— start —

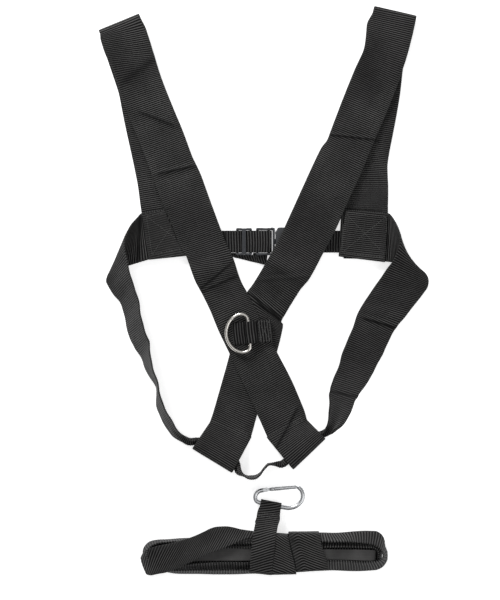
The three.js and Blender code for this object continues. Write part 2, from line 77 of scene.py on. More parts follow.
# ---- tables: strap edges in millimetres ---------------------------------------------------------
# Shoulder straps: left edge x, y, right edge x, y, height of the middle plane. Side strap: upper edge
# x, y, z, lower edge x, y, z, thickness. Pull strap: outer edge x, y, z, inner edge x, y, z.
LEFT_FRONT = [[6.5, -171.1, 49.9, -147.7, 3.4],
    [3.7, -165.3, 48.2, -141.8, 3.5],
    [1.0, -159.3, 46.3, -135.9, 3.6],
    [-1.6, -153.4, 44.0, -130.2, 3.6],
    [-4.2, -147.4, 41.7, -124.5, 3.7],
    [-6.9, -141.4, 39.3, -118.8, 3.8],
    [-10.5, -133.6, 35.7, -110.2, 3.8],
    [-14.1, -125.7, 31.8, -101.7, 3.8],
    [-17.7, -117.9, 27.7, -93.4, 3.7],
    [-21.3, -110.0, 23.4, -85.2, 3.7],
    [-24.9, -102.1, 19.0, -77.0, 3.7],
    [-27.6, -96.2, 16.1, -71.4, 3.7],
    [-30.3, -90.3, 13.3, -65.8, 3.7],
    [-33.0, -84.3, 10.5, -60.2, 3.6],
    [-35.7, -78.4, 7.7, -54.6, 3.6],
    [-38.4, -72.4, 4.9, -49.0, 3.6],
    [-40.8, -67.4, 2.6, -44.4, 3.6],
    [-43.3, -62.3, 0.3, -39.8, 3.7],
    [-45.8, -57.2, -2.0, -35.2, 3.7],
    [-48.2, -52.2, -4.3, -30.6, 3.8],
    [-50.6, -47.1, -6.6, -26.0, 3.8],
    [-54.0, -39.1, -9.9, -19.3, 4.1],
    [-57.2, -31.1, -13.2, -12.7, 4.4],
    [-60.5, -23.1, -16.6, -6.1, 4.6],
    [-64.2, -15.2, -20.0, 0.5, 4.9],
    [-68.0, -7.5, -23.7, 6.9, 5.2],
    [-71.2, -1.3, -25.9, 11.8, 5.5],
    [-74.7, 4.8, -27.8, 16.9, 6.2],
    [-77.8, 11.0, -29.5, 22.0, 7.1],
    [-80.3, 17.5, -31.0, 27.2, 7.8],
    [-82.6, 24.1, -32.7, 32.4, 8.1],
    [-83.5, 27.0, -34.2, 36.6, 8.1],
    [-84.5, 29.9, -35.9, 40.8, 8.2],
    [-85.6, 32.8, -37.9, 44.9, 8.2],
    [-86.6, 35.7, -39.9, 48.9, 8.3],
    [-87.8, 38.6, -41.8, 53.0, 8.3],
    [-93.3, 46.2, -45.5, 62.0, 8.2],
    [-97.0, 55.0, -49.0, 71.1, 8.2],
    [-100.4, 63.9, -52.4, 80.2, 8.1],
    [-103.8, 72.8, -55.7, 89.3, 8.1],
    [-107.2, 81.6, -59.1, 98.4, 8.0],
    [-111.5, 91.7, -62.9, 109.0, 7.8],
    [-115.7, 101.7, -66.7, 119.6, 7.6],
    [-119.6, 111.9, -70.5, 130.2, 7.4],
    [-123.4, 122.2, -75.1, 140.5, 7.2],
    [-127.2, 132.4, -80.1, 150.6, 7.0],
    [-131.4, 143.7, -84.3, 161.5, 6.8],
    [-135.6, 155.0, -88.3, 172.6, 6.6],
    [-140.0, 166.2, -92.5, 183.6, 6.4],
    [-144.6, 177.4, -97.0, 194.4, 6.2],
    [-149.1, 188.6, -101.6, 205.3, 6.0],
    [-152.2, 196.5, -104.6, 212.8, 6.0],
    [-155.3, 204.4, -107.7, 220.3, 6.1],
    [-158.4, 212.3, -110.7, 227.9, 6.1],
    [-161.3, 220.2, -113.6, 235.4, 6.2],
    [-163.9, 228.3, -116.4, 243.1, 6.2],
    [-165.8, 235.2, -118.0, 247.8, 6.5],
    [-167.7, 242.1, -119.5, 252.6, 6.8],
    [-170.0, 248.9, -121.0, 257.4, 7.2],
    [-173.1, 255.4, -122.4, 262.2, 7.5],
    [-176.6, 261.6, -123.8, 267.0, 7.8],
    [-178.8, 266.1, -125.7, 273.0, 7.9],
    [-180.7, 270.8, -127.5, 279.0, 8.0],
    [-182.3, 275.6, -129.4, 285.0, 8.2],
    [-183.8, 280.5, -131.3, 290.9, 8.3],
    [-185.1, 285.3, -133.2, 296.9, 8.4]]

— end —

**SHORT PROBLEM**.
Reproduce all of the data exactly as given.

**EXERCISE RESULT**.
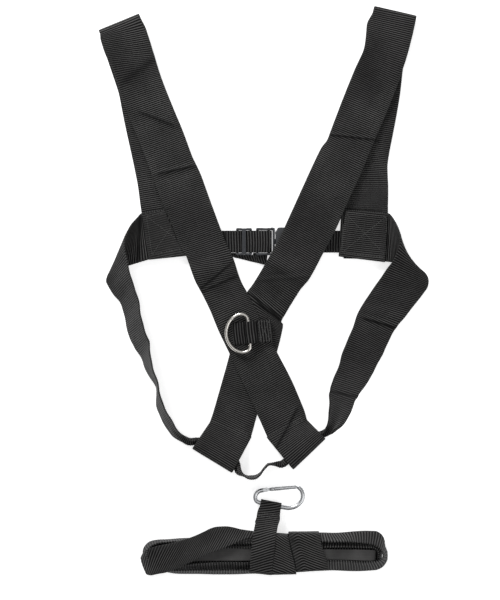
The three.js and Blender code for this object continues. Write part 2, from line 77 of scene.py on. More parts follow.
# ---- tables: strap edges in millimetres ---------------------------------------------------------
# Shoulder straps: left edge x, y, right edge x, y, height of the middle plane. Side strap: upper edge
# x, y, z, lower edge x, y, z, thickness. Pull strap: outer edge x, y, z, inner edge x, y, z.
LEFT_FRONT = [[6.5, -171.1, 49.9, -147.7, 3.4],
    [3.7, -165.3, 48.2, -141.8, 3.5],
    [1.0, -159.3, 46.3, -135.9, 3.6],
    [-1.6, -153.4, 44.0, -130.2, 3.6],
    [-4.2, -147.4, 41.7, -124.5, 3.7],
    [-6.9, -141.4, 39.3, -118.8, 3.8],
    [-10.5, -133.6, 35.7, -110.2, 3.8],
    [-14.1, -125.7, 31.8, -101.7, 3.8],
    [-17.7, -117.9, 27.7, -93.4, 3.7],
    [-21.3, -110.0, 23.4, -85.2, 3.7],
    [-24.9, -102.1, 19.0, -77.0, 3.7],
    [-27.6, -96.2, 16.1, -71.4, 3.7],
    [-30.3, -90.3, 13.3, -65.8, 3.7],
    [-33.0, -84.3, 10.5, -60.2, 3.6],
    [-35.7, -78.4, 7.7, -54.6, 3.6],
    [-38.4, -72.4, 4.9, -49.0, 3.6],
    [-40.8, -67.4, 2.6, -44.4, 3.6],
    [-43.3, -62.3, 0.3, -39.8, 3.7],
    [-45.8, -57.2, -2.0, -35.2, 3.7],
    [-48.2, -52.2, -4.3, -30.6, 3.8],
    [-50.6, -47.1, -6.6, -26.0, 3.8],
    [-54.0, -39.1, -9.9, -19.3, 4.1],
    [-57.2, -31.1, -13.2, -12.7, 4.4],
    [-60.5, -23.1, -16.6, -6.1, 4.6],
    [-64.2, -15.2, -20.0, 0.5, 4.9],
    [-68.0, -7.5, -23.7, 6.9, 5.2],
    [-71.2, -1.3, -25.9, 11.8, 5.5],
    [-74.7, 4.8, -27.8, 16.9, 6.2],
    [-77.8, 11.0, -29.5, 22.0, 7.1],
    [-80.3, 17.5, -31.0, 27.2, 7.8],
    [-82.6, 24.1, -32.7, 32.4, 8.1],
    [-83.5, 27.0, -34.2, 36.6, 8.1],
    [-84.5, 29.9, -35.9, 40.8, 8.2],
    [-85.6, 32.8, -37.9, 44.9, 8.2],
    [-86.6, 35.7, -39.9, 48.9, 8.3],
    [-87.8, 38.6, -41.8, 53.0, 8.3],
    [-93.3, 46.2, -45.5, 62.0, 8.2],
    [-97.0, 55.0, -49.0, 71.1, 8.2],
    [-100.4, 63.9, -52.4, 80.2, 8.1],
    [-103.8, 72.8, -55.7, 89.3, 8.1],
    [-107.2, 81.6, -59.1, 98.4, 8.0],
    [-111.5, 91.7, -62.9, 109.0, 7.8],
    [-115.7, 101.7, -66.7, 119.6, 7.6],
    [-119.6, 111.9, -70.5, 130.2, 7.4],
    [-123.4, 122.2, -75.1, 140.5, 7.2],
    [-127.2, 132.4, -80.1, 150.6, 7.0],
    [-131.4, 143.7, -84.3, 161.5, 6.8],
    [-135.6, 155.0, -88.3, 172.6, 6.6],
    [-140.0, 166.2, -92.5, 183.6, 6.4],
    [-144.6, 177.4, -97.0, 194.4, 6.2],
    [-149.1, 188.6, -101.6, 205.3, 6.0],
    [-152.2, 196.5, -104.6, 212.8, 6.0],
    [-155.3, 204.4, -107.7, 220.3, 6.1],
    [-158.4, 212.3, -110.7, 227.9, 6.1],
    [-161.3, 220.2, -113.6, 235.4, 6.2],
    [-163.9, 228.3, -116.4, 243.1, 6.2],
    [-165.8, 235.2, -118.0, 247.8, 6.5],
    [-167.7, 242.1, -119.5, 252.6, 6.8],
    [-170.0, 248.9, -121.0, 257.4, 7.2],
    [-173.1, 255.4, -122.4, 262.2, 7.5],
    [-176.6, 261.6, -123.8, 267.0, 7.8],
    [-178.8, 266.1, -125.7, 273.0, 7.9],
    [-180.7, 270.8, -127.5, 279.0, 8.0],
    [-182.3, 275.6, -129.4, 285.0, 8.2],
    [-183.8, 280.5, -131.3, 290.9, 8.3],
    [-185.1, 285.3, -133.2, 296.9, 8.4]]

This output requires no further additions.